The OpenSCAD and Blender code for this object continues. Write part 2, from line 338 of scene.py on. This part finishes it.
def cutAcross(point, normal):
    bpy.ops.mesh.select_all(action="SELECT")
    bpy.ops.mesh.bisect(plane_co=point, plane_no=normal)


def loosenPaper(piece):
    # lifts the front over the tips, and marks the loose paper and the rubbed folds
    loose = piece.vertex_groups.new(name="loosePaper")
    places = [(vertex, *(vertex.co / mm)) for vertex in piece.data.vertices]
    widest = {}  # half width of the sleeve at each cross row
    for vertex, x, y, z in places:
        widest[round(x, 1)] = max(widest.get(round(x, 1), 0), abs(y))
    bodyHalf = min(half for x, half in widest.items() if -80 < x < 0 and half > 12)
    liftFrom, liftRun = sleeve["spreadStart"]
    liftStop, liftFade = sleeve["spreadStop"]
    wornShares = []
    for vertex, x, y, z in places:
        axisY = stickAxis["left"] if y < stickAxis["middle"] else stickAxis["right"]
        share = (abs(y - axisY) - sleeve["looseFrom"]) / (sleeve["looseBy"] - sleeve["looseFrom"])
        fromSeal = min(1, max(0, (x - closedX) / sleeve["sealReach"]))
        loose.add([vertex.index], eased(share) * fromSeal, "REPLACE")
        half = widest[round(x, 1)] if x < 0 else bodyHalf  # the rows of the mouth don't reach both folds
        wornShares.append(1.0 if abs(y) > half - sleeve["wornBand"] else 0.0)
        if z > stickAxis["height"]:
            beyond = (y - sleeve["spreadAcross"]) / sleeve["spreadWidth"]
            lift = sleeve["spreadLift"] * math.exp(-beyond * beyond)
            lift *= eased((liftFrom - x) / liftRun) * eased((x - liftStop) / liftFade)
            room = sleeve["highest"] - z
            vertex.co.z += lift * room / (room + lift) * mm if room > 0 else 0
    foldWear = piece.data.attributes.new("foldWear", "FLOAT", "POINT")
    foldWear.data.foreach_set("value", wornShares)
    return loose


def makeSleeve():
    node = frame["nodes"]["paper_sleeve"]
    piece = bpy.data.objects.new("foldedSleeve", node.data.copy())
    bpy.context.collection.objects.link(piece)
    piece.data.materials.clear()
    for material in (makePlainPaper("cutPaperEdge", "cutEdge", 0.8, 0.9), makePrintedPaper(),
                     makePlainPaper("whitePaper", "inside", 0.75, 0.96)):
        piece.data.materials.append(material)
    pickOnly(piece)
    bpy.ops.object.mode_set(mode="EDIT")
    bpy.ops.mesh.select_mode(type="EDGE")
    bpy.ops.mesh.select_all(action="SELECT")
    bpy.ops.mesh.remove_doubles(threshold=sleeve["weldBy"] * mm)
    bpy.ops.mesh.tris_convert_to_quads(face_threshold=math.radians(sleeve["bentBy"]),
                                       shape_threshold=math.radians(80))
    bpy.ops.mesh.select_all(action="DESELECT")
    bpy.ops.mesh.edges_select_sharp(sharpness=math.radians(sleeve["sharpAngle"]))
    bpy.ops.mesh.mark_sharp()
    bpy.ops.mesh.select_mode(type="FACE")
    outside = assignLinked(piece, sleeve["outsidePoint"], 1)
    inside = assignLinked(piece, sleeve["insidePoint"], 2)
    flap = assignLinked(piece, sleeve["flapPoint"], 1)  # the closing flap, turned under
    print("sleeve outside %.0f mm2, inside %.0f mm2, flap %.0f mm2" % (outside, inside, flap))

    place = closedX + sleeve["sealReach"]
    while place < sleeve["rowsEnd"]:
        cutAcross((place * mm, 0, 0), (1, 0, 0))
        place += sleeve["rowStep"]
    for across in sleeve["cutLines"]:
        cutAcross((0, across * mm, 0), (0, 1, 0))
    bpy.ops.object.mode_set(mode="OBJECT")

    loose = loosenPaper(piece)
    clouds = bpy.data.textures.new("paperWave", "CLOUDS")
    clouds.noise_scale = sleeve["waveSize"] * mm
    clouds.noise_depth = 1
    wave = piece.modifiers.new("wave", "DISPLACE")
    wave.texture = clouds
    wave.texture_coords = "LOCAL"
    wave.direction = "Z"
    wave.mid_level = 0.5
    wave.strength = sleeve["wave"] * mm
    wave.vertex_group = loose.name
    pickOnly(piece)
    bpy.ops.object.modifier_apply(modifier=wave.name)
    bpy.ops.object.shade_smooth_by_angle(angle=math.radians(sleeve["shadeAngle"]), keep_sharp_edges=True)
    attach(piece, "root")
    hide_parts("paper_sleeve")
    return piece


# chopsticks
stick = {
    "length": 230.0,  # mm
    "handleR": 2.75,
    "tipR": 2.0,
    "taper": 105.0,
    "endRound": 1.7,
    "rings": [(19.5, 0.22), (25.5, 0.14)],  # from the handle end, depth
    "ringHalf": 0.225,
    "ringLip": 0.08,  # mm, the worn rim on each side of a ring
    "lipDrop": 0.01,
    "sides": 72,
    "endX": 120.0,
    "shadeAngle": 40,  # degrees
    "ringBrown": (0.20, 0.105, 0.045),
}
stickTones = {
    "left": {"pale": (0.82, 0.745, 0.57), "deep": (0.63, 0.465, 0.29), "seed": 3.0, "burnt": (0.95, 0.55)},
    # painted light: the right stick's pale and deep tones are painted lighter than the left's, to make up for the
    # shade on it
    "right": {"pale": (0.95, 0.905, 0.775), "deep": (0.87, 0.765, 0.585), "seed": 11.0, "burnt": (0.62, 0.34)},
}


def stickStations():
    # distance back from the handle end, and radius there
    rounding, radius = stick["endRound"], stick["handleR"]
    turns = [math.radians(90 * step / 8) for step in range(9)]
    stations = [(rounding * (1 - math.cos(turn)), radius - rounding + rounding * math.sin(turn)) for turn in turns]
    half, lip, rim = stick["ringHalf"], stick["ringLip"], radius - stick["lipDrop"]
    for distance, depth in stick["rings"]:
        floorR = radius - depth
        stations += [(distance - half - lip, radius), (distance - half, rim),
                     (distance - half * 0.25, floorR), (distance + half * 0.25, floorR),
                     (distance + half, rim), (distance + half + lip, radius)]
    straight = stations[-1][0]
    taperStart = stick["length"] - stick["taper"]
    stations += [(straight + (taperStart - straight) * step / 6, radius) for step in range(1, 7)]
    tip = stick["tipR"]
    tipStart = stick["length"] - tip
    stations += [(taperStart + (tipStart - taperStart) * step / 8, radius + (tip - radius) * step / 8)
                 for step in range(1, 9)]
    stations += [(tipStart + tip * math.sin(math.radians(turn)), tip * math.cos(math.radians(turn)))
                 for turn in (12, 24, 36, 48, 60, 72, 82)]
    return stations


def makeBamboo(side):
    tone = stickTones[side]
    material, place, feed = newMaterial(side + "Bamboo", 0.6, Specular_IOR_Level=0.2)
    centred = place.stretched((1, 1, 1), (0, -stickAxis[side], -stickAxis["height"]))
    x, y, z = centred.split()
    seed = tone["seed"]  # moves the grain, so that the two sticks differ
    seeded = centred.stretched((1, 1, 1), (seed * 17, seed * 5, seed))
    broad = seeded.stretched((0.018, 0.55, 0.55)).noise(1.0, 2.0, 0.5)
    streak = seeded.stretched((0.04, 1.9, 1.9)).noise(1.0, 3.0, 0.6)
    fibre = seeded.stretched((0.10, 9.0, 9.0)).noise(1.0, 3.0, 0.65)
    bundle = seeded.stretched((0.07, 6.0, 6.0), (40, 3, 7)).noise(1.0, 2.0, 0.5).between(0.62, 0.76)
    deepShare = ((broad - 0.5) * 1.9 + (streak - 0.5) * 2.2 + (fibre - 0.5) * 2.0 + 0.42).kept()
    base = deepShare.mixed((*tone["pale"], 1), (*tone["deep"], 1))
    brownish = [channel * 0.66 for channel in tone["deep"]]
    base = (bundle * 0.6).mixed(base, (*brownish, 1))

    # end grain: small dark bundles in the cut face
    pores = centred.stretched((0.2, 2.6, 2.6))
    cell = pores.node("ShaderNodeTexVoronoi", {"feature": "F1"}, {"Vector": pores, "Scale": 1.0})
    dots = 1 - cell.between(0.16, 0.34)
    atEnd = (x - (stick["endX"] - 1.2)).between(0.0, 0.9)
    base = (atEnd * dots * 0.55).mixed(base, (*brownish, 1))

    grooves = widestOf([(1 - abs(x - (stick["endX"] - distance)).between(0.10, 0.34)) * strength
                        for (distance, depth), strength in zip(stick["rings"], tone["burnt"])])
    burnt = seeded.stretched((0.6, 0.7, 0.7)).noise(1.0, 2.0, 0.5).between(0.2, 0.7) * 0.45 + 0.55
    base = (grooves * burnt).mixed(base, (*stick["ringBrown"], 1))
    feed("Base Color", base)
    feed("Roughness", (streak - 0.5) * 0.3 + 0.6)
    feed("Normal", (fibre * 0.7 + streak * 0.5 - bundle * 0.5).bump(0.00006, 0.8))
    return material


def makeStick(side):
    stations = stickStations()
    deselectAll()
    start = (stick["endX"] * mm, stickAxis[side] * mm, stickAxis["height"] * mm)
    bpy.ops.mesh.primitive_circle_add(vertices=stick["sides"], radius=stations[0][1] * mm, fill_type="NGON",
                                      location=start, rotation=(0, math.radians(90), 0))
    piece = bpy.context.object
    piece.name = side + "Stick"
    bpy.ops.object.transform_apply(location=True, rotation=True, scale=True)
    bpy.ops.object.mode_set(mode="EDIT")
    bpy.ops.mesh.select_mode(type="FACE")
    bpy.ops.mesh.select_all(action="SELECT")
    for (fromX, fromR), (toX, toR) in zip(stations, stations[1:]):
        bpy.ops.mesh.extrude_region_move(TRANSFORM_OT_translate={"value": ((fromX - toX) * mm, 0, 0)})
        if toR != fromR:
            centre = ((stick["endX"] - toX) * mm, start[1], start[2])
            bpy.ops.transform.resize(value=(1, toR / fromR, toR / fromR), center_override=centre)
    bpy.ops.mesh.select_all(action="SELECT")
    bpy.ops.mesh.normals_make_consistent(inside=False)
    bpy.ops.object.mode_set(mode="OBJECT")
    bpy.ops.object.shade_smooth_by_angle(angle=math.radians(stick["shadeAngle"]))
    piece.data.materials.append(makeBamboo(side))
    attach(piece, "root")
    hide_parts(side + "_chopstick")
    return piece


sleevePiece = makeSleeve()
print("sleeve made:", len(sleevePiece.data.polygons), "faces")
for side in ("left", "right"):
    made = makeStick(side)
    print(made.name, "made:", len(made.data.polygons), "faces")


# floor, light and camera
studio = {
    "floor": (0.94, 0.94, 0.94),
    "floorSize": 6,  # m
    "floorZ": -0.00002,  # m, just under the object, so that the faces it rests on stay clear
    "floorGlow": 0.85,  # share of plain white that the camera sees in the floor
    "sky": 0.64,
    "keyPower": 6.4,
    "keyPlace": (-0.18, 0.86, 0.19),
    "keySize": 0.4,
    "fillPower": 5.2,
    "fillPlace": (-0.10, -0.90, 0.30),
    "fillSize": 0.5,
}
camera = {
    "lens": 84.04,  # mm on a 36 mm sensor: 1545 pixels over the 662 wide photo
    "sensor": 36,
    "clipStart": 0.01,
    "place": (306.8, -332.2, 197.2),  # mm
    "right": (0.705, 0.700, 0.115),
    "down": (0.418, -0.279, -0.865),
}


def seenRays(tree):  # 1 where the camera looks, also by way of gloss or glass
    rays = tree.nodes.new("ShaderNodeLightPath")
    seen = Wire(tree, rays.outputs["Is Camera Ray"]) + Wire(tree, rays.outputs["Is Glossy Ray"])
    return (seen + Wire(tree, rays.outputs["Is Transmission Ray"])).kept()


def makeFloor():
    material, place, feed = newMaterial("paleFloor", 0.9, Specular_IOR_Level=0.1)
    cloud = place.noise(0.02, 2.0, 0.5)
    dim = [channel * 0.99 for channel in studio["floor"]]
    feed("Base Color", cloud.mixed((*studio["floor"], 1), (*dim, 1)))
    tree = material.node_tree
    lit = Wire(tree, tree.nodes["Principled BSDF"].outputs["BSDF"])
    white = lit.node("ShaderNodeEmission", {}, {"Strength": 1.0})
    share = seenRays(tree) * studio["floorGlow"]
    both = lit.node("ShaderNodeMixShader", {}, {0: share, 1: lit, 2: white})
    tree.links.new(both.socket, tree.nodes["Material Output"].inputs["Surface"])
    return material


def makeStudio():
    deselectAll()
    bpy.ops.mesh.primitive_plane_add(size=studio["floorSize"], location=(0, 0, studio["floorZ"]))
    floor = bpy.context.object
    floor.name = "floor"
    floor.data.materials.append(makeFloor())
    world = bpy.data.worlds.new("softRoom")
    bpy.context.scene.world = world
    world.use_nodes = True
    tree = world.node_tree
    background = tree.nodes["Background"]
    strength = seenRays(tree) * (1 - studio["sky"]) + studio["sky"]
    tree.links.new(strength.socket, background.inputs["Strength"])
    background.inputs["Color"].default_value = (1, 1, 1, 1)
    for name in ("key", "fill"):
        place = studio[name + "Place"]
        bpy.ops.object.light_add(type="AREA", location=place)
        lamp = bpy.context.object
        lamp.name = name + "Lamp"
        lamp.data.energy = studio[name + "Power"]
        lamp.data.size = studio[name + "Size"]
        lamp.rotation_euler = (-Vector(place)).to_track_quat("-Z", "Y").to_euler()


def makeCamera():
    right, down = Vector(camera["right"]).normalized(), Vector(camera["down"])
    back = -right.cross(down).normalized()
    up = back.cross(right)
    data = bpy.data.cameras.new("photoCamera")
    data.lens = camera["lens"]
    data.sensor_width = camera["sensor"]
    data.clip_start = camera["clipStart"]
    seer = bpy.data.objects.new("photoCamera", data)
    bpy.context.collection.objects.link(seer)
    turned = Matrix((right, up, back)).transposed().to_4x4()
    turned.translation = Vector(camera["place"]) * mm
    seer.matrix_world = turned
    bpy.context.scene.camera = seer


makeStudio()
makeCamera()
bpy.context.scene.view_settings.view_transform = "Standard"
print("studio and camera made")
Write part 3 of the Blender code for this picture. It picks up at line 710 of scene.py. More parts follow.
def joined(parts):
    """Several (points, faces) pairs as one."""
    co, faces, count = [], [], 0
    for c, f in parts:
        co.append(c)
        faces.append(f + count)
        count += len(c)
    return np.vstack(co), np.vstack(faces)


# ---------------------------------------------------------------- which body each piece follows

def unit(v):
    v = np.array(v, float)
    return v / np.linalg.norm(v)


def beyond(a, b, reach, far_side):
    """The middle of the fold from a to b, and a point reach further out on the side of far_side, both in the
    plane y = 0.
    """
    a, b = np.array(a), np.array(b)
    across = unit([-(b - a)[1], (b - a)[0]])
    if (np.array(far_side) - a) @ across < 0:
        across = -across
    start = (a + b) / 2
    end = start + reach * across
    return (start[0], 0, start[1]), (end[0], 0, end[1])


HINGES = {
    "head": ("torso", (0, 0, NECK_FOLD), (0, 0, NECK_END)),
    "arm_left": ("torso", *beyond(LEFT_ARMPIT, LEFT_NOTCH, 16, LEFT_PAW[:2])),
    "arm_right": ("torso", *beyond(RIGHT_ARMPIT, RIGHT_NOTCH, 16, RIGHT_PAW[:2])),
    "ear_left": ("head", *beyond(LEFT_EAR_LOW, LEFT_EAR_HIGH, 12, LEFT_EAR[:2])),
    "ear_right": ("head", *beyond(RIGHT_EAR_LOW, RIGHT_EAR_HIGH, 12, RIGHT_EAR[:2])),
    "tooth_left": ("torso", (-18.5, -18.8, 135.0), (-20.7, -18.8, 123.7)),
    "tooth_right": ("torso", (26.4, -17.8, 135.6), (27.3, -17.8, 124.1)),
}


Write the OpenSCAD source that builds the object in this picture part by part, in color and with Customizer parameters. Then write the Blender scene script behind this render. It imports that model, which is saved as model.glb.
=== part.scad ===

_WORK TO COMPLETE_
Take the entries above and copy them exactly from the first line through the line with "bpy.ops.mesh.bisect(plane_co=point, plane_no=normal)"; leave out every line after it.

_REPLY TO THE TASK_
The OpenSCAD and Blender code for this object continues. Write part 2, from line 338 of scene.py on. This part finishes it.
def cutAcross(point, normal):
    bpy.ops.mesh.select_all(action="SELECT")
    bpy.ops.mesh.bisect(plane_co=point, plane_no=normal)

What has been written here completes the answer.